At a time when most of the European nations were engaged in slaughtering each other and laying the groundwork for the further barbarities of the 20th Century, a Spanish composer finished a work that seemed to hail from a lost era, from the last days of civilized Europe. It was a composition that was, in a sense, a Spaniard's impression of a Frenchman's dream of Spain.

Manuel de Falla had lived in Paris from 1907 to 1914, befriending and working with Debussy and in particular, Ravel. When the war began, he fled back to Spain (allegedly packing so fast that he left his toupee behind in France) and tried to finish some of the compositions he had begun years before. One was a set of piano nocturnes that a friend recommended he turn into a piece for piano and orchestra. So working on an out-of-tune piano in a beachhouse in Sitges, near Barcelona, he finished what became Nights in the Gardens of Spain.

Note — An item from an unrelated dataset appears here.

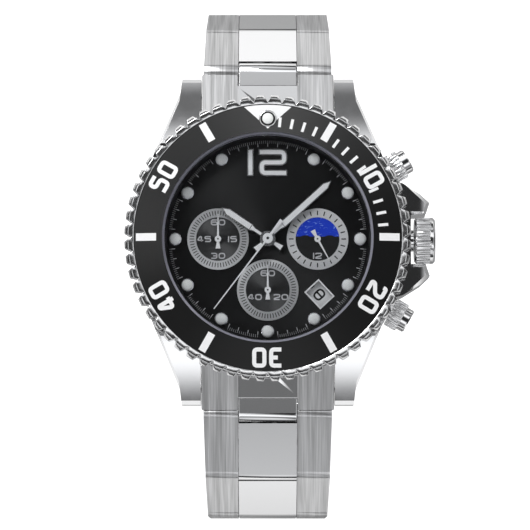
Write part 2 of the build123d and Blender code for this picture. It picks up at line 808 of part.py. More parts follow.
def make_collar(side):
    collar = rod_x(collar_radius, collar_inner_face, collar_outer_face)
    collar = chamfer(collar.edges().filter_by(GeomType.CIRCLE), 0.15)
    flute = rod_x(collar_flute_depth * 1.2, collar_inner_face - 1, collar_outer_face + 1, collar_radius)
    collar -= [Rot(360.0 * i / collar_flutes, 0, 0) * flute for i in range(collar_flutes)]
    collar -= rod_x(pusher_cap_radius + running, collar_inner_face + collar_floor, collar_outer_face + 1)
    collar -= rod_x(pusher_tube_radius + running, 0, collar_outer_face)
    return along_pusher(side, collar)


def make_pusher_tube(side):
    tube = rod_x(pusher_tube_radius, movement_bore + 0.1, pusher_tube_end)
    tube -= rod_x(pusher_shaft_radius + running, 0, pusher_tube_end + 1)
    seat_radius = pusher_tube_radius - spring_tube_wall
    tube -= rod_x(seat_radius, pusher_tube_end - spring_seat_depth, pusher_tube_end + 1)
    return along_pusher(side, tube)


def make_pusher_spring(side):
    radius = pusher_shaft_radius + running + spring_wire + 0.04
    low = pusher_tube_end - spring_seat_depth + spring_wire
    pitch = spring_wire * 2.6
    path = Helix(pitch, pitch * spring_turns, radius)
    wire = sweep(Plane(path @ 0, z_dir=path % 0) * Circle(spring_wire), path=path)
    return along_pusher(side, Pos(low, 0, 0) * Rot(0, 90, 0) * wire)


write("pusher_2", make_pusher(1))
write("pusher_4", make_pusher(-1))
write("pusher_collar_2", make_collar(1))
write("pusher_collar_4", make_collar(-1))
write("case_tubes", [make_crown_tube(), make_pusher_tube(1), make_pusher_tube(-1)])
write("pusher_springs", [make_pusher_spring(1), make_pusher_spring(-1)])


# ---- bracelet. A link is drawn along +Y from its own pivot, with its outside upwards.
# Its two outer pieces start as barrels on that pivot and its centre piece ends as a barrel on
# the next one, so the rows are staggered. A hinge pin joins each centre piece to the outer
# pieces of the next link, and a fixed pin holds the three pieces of one link together.
def follow(slopes):
    """Pivots of a run of links as (reach, height), starting at the end link."""
    pivots = [(first_pivot_reach, first_pivot_height)]
    for slope in slopes:
        reach, height = pivots[-1]
        turn = math.radians(slope)
        pivots.append((reach + link_pitch * math.cos(turn), height - link_pitch * math.sin(turn)))
    return pivots


pivots_6 = follow(slopes_6)
pivots_12 = follow(slopes_12)
r = link_half_thickness
centre_half = centre_width / 2
outer_start = centre_half + side_gap


def half_width(links, along):
    """Half the bracelet's width at a place, where `links` is how many links the side has."""
    share = along / (links * link_pitch)
    return (start_width + (end_width - start_width) * min(max(share, 0), 1)) / 2


def link_outer(index, links):
    near = half_width(links, index * link_pitch)
    far = half_width(links, (index + 1) * link_pitch)
    slab = across([(0, -r), (link_pitch, -r), (link_pitch, r), (0, r)], outer_start, near + 1)
    body = slab + rod_x(r, outer_start, near + 1)
    body -= rod_x(r + link_gap, 0, near + 2, link_pitch)
    plan = plate([(0, -r - 1), (near, -r - 1), (near, 0), (far, link_pitch), (0, link_pitch)], -r - 1, r + 1)
    body &= plan
    body -= rod_x(link_pin_radius, 0, near + 2)
    return body - rod_x(link_pin_radius, 0, near + 2, link_pitch / 2)


def link_centre(gap):
    slab = across([(0, -r), (link_pitch, -r), (link_pitch, r), (0, r)], -centre_half, centre_half)
    body = slab + rod_x(r, -centre_half, centre_half, link_pitch)
    body -= rod_x(r + gap, -centre_half - 1, centre_half + 1)
    body -= rod_x(link_pin_radius + running, -centre_half - 1, centre_half + 1, link_pitch)
    return body - rod_x(link_pin_radius, -centre_half - 1, centre_half + 1, link_pitch / 2)


def link_pins(index, links):
    at_pivot = half_width(links, index * link_pitch) - pin_recess
    at_middle = half_width(links, (index + 0.5) * link_pitch) - pin_recess
    return [rod_x(link_pin_radius, -at_pivot, at_pivot),
            rod_x(link_pin_radius, -at_middle, at_middle, link_pitch / 2)]


def at_link(shape, pivot, slope, side):
    """Move a link onto its pivot. Side is 12 or 6."""
    reach, height = pivot
    placed = Pos(0, reach, height) * Rot(-slope, 0, 0) * shape
    return placed if side == 12 else Rot(0, 0, 180) * placed


def clasp_bar():
    """The spring bar in the last link, clear of the clasp cover's walls."""
    half = cover_inner_width / 2 - 0.15
    tip = rod_x(spring_bar_tip_radius, -half, half, link_pitch)
    return tip + rod_x(link_pin_radius, -half + 1, half - 1, link_pitch)


for side, slopes, pivots in ((12, slopes_12, pivots_12), (6, slopes_6, pivots_6)):
    for index, slope in enumerate(slopes):
        pieces = both_sides(link_outer(index, len(slopes)))
        pieces.append(link_centre(link_gap if index else first_gap))
        pieces += link_pins(index, len(slopes))
        if side == 12 and index == len(slopes) - 1:
            pieces.append(clasp_bar())
        placed = [at_link(piece, pivots[index], slope, side) for piece in pieces]
        write("link_" + str(side) + "_" + str(index + 1), placed)


# ---- end links: each fills the space between two lugs and carries the first centre piece
def make_end_link():
    near = first_pivot_reach
    low = first_pivot_height - r
    high = first_pivot_height + r
    half = end_link_width / 2
    crest = case_radius - end_link_crest_in
    body = across([(lug_crest, low), (near, low), (near, high), (crest, end_link_crest),
                   (lug_crest, end_link_crest)], -half, half)
    body -= upright(case_radius + 0.05, -1, 20)
    body -= rod_x(r + first_gap, -half - 1, half + 1, near, first_pivot_height)
    slot_half = centre_half + side_gap
    body -= across([(tongue_start - 0.1, low - 1), (near, low - 1), (near, tongue_top + 0.1),
                    (tongue_start - 0.1, tongue_top + 0.1)], -slot_half, slot_half)
    body -= across([(tongue_face, low - 1), (near, low - 1), (near, high + 5), (tongue_face, high + 5)],
                   -slot_half, slot_half)
    return body - rod_x(spring_bar_radius, -half - 1, half + 1, spring_bar_reach, spring_bar_height)


def make_end_centre():
    near = first_pivot_reach
    low = first_pivot_height - r
    high = first_pivot_height + r
    drop = (end_link_crest - high) / (near - case_radius + end_link_crest_in)
    face_top = high + drop * (near - tongue_face) - 0.1
    tongue = across([(tongue_start, low), (near, low), (near, high), (tongue_face + 0.05, face_top),
                     (tongue_face + 0.05, tongue_top), (tongue_start, tongue_top)], -centre_half, centre_half)
    body = tongue + rod_x(r, -centre_half, centre_half, near, first_pivot_height)
    body -= rod_x(link_pin_radius + running, -centre_half - 1, centre_half + 1, near, first_pivot_height)
    return body - rod_x(spring_bar_radius, -centre_half - 1, centre_half + 1, spring_bar_reach,
                        spring_bar_height)


def make_lug_bar():
    tip_end = lug_gap / 2 + spring_bar_tip
    half = end_link_width / 2
    tube = rod_x(spring_bar_radius, -half + 0.2, half - 0.2, spring_bar_reach, spring_bar_height)
    return tube + rod_x(spring_bar_tip_radius, -tip_end, tip_end, spring_bar_reach, spring_bar_height)


def to_6(shape):
    return Rot(0, 0, 180) * shape


write("end_link_12", make_end_link())
write("end_link_6", to_6(make_end_link()))
write("end_centres", [make_end_centre(), to_6(make_end_centre())])
write("lug_spring_bars", [make_lug_bar(), to_6(make_lug_bar())])

# ---- folding clasp, drawn about its own centre with its outside towards -Z and 12 o'clock at +Y
bar_y, bar_z = pivots_12[-1]
pin_y = -pivots_6[-1][0]
pin_z = pivots_6[-1][1]
chord = math.hypot(bar_y - pin_y, bar_z - pin_z)
half_angle = math.degrees(math.asin(chord / 2 / clasp_arc))
clasp_tilt = math.degrees(math.atan2(bar_z - pin_z, bar_y - pin_y))
rise = clasp_arc * math.cos(math.radians(half_angle))
clasp_centre_y = (bar_y + pin_y) / 2 - rise * math.sin(math.radians(clasp_tilt))
clasp_centre_z = (bar_z + pin_z) / 2 + rise * math.cos(math.radians(clasp_tilt))
degrees_per_mm = math.degrees(1 / clasp_arc)

fold_angle = half_angle - fold_offset_12 * degrees_per_mm
cover_fold_angle = -half_angle + fold_offset_6 * degrees_per_mm
blade_2_out = -0.45
blade_2_in = blade_2_out - blade_thickness
blade_1_in = blade_2_out + blade_spacing
blade_1_out = blade_1_in + blade_thickness
fold_level = (blade_2_in + blade_1_out) / 2
cover_in = link_half_thickness + cover_lift
cover_out = cover_in + cover_plate
cover_fold_level = cover_in - cover_barrel_radius - 0.05


def on_arc(angle, level):
    """A place on the clasp, as (y, z), at a level outside the arc of the pins."""
    turn = math.radians(angle)
    return (clasp_arc + level) * math.sin(turn), -(clasp_arc + level) * math.cos(turn)


def strip(inner, outer, start, end, left, right):
    """A curved strip between two levels and two angles."""
    middle = (start + end) / 2
    sides = [ThreePointArc((left, *on_arc(start, level)), (left, *on_arc(middle, level)),
                           (left, *on_arc(end, level))) for level in (inner, outer)]
    ends = [Line((left, *on_arc(angle, inner)), (left, *on_arc(angle, outer))) for angle in (start, end)]
    return extrude(make_face(sides + ends), amount=right - left, dir=(1, 0, 0))


def barrel(radius, left, right, angle, level):
    y, z = on_arc(angle, level)
    return rod_x(radius, left, right, y, z)


def on_clasp(shape):
    return Pos(0, clasp_centre_y, clasp_centre_z) * Rot(clasp_tilt, 0, 0) * shape


blade_half = blade_width / 2
knuckle = 3.0
fold_gap = 0.1


def make_cover():
    half = cover_inner_width / 2
    start = -half_angle + 0.4 * degrees_per_mm
    end = half_angle + cover_overlap * degrees_per_mm
    top = strip(cover_in, cover_out, start, end, -half - cover_wall, half + cover_wall)
    walls = [strip(-cover_skirt, cover_in, start, end, half, half + cover_wall),
             strip(-cover_skirt, cover_in, start, end, -half - cover_wall, -half)]
    cover = top + walls
    for i in range(adjust_holes):
        angle = half_angle - i * adjust_pitch * degrees_per_mm
        cover -= barrel(spring_bar_tip_radius + 0.1, -half - 2, half + 2, angle, 0)
    return cover - barrel(fold_pin_radius, -half - 2, half + 2, cover_fold_angle, cover_fold_level)


def make_cover_pin():
    half = cover_inner_width / 2 + cover_wall - 0.1
    return barrel(fold_pin_radius, -half, half, cover_fold_angle, cover_fold_level)


def make_blade_1():
    sheet = strip(blade_1_in, blade_1_out, cover_fold_angle, fold_angle, -blade_half, blade_half)
    near = barrel(cover_barrel_radius, -blade_half, blade_half, cover_fold_angle, cover_fold_level)
    knuckles = [barrel(fold_barrel_radius, knuckle + fold_gap, blade_half, fold_angle, fold_level),
                barrel(fold_barrel_radius, -blade_half, -knuckle - fold_gap, fold_angle, fold_level)]
    blade = sheet + near + knuckles
    blade -= barrel(fold_barrel_radius + fold_gap, -knuckle - fold_gap, knuckle + fold_gap, fold_angle,
                    fold_level)
    blade -= barrel(fold_pin_radius + running, -20, 20, fold_angle, fold_level)
    return blade - barrel(fold_pin_radius + running, -20, 20, cover_fold_angle, cover_fold_level)


def make_blade_2():
    sheet = strip(blade_2_in, blade_2_out, -half_angle, fold_angle, -blade_half, blade_half)
    middle = barrel(fold_barrel_radius, -knuckle, knuckle, fold_angle, fold_level)
    ends = [barrel(r - clasp_end_inset, outer_start, blade_half, -half_angle, 0),
            barrel(r - clasp_end_inset, -blade_half, -outer_start, -half_angle, 0)]
    blade = sheet + middle + ends
    for left, right in ((knuckle, 20), (-20, -knuckle)):
        blade -= barrel(fold_barrel_radius + fold_gap, left, right, fold_angle, fold_level)
    blade -= barrel(r + 0.15, -outer_start, outer_start, -half_angle, 0)
    blade -= barrel(fold_pin_radius, -20, 20, fold_angle, fold_level)
    return blade - barrel(link_pin_radius, -20, 20, -half_angle, 0)


def make_blade_pins():
    return [barrel(fold_pin_radius, -blade_half + 0.1, blade_half - 0.1, fold_angle, fold_level),
            barrel(link_pin_radius, -blade_half + 0.1, blade_half - 0.1, -half_angle, 0)]


def make_catch():
    half = cover_inner_width / 2 - 0.3
    start = -half_angle + (link_half_thickness + catch_gap) * degrees_per_mm
    return strip(blade_2_out, blade_2_out + 0.35, start, start + catch_length * degrees_per_mm, -half, half)


write("clasp_cover", [on_clasp(make_cover()), on_clasp(make_cover_pin())])
write("clasp_blade_outer", on_clasp(make_blade_1()))
write("clasp_blade_inner", [on_clasp(piece) for piece in [make_blade_2()] + make_blade_pins()])
write("clasp_catch", on_clasp(make_catch()))
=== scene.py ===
import math

import bpy
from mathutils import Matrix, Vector


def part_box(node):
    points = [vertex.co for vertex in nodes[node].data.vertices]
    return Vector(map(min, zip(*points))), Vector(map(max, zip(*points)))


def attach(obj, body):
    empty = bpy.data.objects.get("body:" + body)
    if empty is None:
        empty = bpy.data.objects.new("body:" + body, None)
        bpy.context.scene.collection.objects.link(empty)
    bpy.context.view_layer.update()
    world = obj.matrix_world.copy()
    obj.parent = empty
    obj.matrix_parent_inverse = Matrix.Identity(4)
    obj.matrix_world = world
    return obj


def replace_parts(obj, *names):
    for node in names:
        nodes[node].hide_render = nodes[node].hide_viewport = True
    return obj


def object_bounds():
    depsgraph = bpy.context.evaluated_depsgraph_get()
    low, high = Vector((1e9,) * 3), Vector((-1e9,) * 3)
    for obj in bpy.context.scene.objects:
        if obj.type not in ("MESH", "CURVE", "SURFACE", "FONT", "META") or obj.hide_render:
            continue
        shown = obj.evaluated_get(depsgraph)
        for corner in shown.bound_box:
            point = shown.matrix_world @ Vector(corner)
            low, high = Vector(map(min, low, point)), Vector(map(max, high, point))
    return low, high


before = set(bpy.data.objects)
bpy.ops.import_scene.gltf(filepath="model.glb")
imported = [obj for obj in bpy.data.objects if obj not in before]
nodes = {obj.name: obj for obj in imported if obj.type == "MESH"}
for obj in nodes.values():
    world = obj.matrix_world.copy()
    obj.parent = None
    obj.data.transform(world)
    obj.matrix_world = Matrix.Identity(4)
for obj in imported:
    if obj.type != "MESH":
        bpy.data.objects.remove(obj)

# A steel chronograph, dial up: +Y is 12 o'clock and +X the crown. The frame is in metres;
# lengths written in millimetres are multiplied by mm.
mm = 0.001
cad_low, cad_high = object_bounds()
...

The Nights were an answer of sorts to Ravel's Rapsodie Espagnole, a composition which Falla had thought had an authentically Spanish flavor, but in reality was inspired by Ravel's mother's idealized memories of Spain--Ravel had never been there. So like the Rapsodie, Falla's Nights are an imagining of a mythical Spain--in this case, Granada, which Falla had never visited and knew about mainly through a book he had bought in Paris.

"Distant Dance" is the second of three movements, in which the piano plays a variety of roles--dancer, guitarist, singer. (Much more information here.) Nights was premiered on April 9, 1916, in Madrid.

This 1983 performance is by the pianist Alicia de Laroccha and the London Philharmonic, conducted by Frubeck de Burgos. On The Essential Falla.



We know the names of some artists who died: among the painters, Umberto Boccioni, Franz Marc, and August Macke; the sculptor Henri Gaudier-Brzeska...the poets Guillaume Apollinaire, Wilfred Owen and Isaac Rosenberg [& the novelists Saki and Alain-Fournier]. But for every one of these names there must have been scores, even hundreds, of men who never had the chance to develop. If you ask where is the Picasso of England or the Ezra Pound of France, there’s only one probable answer: still in the trenches.

Robert Hughes.

All soldier journal entries and letters are from Intimate Voices From the First World War, edited by Svetlana Palmer and Sarah Wallis.